🤖 Science & Emerging Tech

Artemis II launches to the Moon

Thursday, Apr 2

Image: Associated Press

NASA’s Artemis II mission launched into space yesterday from the Kennedy Space Center in Florida, kicking off the human race’s first trip to the Moon in over five decades.

A quick refresher: Artemis II is sending four astronauts—including the first woman to visit lunar orbit—on a ~10-day journey around the far side of the Moon and back.

  • The mission is designed to test the Orion spacecraft’s life-support systems, communications, and manual controls with humans onboard.
  • If all goes according to plan, the crew of three Americans and one Canadian will travel 250,000+ miles from Earth, further than any human has gone before. (And you thought your commute was bad.)

Shoot for the Moon

Assuming Artemis II sticks the landing, NASA’s roadmap shifts from orbiting the Moon to establishing a long-term human presence on the lunar surface.

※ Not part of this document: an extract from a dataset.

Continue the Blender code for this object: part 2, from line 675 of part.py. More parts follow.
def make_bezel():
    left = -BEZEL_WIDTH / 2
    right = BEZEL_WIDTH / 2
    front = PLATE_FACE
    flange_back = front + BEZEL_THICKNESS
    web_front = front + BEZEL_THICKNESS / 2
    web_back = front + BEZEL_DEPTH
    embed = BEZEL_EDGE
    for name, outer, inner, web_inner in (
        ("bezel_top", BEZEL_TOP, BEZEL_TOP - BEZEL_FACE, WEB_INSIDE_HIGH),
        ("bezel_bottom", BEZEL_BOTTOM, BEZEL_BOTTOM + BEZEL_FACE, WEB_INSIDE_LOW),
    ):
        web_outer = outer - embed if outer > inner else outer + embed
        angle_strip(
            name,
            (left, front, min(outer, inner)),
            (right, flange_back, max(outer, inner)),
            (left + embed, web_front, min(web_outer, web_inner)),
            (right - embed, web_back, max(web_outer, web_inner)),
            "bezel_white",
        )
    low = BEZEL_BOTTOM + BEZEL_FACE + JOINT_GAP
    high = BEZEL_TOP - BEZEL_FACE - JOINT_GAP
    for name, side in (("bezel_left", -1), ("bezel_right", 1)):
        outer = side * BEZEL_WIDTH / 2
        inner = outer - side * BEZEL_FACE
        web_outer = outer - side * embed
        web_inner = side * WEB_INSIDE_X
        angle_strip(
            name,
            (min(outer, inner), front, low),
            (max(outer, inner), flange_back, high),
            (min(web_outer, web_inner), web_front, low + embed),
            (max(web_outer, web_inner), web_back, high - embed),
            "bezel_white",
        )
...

  • The Artemis III mission, scheduled for 2027, will focus on low-Earth orbit tests featuring one or both lunar landers built by SpaceX and Blue Origin.
  • Humans will return to the lunar surface in Artemis IV, with NASA aiming to land astronauts near the Moon’s south pole—believed to contain water ice and other key resources—around 2028.

The space race is on. The US is racing to establish a sustained presence on the Moon before China, which is targeting its own crewed lunar landing around 2030. And the stakes are high: first crack at building lunar infrastructure like bases, space stations, and supply chains that’ll likely define the next era of space exploration.